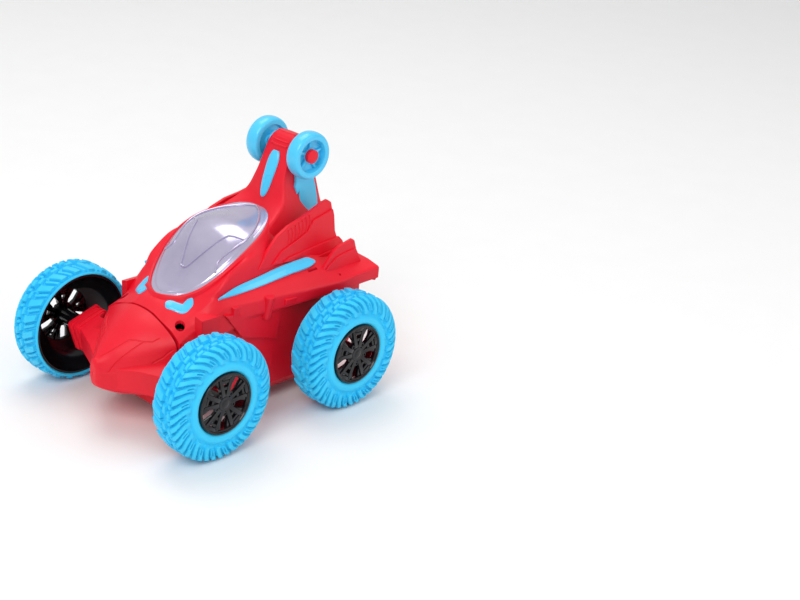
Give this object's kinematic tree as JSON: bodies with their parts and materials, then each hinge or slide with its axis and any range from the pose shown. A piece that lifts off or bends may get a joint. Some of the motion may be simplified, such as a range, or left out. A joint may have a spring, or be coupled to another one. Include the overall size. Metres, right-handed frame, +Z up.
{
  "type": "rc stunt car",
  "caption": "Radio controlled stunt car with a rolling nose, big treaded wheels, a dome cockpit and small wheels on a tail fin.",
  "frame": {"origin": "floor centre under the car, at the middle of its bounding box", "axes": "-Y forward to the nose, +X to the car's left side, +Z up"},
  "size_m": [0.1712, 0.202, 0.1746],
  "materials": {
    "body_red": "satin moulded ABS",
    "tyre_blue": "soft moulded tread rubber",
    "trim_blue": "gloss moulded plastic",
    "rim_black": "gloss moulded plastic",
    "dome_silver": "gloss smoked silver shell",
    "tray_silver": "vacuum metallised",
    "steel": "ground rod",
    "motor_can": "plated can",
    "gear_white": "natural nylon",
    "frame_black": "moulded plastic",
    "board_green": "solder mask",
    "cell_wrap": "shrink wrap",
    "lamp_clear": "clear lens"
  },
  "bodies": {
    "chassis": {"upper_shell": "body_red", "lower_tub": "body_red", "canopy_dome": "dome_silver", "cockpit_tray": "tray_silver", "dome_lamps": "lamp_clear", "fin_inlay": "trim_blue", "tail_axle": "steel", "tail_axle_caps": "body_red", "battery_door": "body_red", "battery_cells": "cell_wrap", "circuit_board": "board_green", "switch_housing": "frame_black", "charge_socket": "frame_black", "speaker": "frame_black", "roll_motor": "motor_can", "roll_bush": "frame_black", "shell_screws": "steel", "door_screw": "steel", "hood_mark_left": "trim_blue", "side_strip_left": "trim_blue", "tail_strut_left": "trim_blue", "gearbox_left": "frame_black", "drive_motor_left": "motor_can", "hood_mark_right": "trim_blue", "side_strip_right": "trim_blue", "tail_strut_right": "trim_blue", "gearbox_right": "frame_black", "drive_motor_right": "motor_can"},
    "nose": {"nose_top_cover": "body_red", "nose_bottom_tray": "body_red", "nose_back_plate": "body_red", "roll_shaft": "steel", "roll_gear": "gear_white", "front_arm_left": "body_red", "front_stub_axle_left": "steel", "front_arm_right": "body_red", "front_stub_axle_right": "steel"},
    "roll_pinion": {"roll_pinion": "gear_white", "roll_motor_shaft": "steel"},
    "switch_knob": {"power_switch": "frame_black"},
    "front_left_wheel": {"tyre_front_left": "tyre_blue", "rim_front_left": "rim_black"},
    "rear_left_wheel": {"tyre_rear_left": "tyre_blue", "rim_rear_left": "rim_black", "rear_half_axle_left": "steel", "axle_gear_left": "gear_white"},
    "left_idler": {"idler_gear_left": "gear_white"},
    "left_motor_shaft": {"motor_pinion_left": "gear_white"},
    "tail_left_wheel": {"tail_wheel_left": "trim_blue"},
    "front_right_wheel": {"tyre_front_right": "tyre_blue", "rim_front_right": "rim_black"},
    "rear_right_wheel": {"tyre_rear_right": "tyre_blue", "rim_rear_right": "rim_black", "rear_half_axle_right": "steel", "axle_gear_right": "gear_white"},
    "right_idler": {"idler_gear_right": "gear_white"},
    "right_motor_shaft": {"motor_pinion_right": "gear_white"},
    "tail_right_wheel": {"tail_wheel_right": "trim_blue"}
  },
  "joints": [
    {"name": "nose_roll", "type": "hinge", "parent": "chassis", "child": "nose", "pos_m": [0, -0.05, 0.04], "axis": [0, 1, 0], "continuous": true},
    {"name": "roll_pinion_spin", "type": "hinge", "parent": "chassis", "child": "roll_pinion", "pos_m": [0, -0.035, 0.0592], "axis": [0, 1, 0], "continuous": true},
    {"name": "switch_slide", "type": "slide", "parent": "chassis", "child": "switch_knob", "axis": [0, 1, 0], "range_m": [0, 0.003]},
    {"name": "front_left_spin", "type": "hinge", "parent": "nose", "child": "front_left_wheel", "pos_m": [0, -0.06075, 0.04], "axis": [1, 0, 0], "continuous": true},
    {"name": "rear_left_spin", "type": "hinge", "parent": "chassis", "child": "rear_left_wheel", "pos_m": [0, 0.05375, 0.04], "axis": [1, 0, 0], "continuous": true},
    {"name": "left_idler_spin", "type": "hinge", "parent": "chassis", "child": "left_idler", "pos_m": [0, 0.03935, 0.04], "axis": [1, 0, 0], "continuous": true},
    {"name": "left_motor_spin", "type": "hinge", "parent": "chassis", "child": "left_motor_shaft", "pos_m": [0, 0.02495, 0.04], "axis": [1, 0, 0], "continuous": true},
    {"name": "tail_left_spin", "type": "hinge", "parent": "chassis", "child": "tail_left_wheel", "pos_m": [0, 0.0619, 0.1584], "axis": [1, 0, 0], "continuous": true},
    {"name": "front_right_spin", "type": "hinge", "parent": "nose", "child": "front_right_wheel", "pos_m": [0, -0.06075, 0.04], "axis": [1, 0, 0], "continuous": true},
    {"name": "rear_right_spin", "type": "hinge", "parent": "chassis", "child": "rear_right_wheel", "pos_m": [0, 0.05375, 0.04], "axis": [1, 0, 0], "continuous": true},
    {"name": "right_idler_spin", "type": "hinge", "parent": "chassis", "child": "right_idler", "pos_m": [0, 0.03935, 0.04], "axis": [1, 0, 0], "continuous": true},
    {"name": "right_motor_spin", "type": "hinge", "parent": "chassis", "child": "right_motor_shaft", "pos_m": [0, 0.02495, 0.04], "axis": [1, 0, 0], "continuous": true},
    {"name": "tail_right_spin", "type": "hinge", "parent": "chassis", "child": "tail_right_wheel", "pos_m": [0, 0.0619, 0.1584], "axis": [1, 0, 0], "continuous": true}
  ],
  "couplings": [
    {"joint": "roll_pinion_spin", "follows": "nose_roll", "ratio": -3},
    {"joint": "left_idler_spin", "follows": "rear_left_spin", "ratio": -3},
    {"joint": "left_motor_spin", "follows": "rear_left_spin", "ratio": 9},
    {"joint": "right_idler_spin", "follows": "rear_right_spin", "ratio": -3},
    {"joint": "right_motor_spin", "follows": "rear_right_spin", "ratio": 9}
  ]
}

────────────────

§ Directions for this task
What is the number of lines in the data above that include the word "bodies"? Answer with that number only.

§ Full answer
2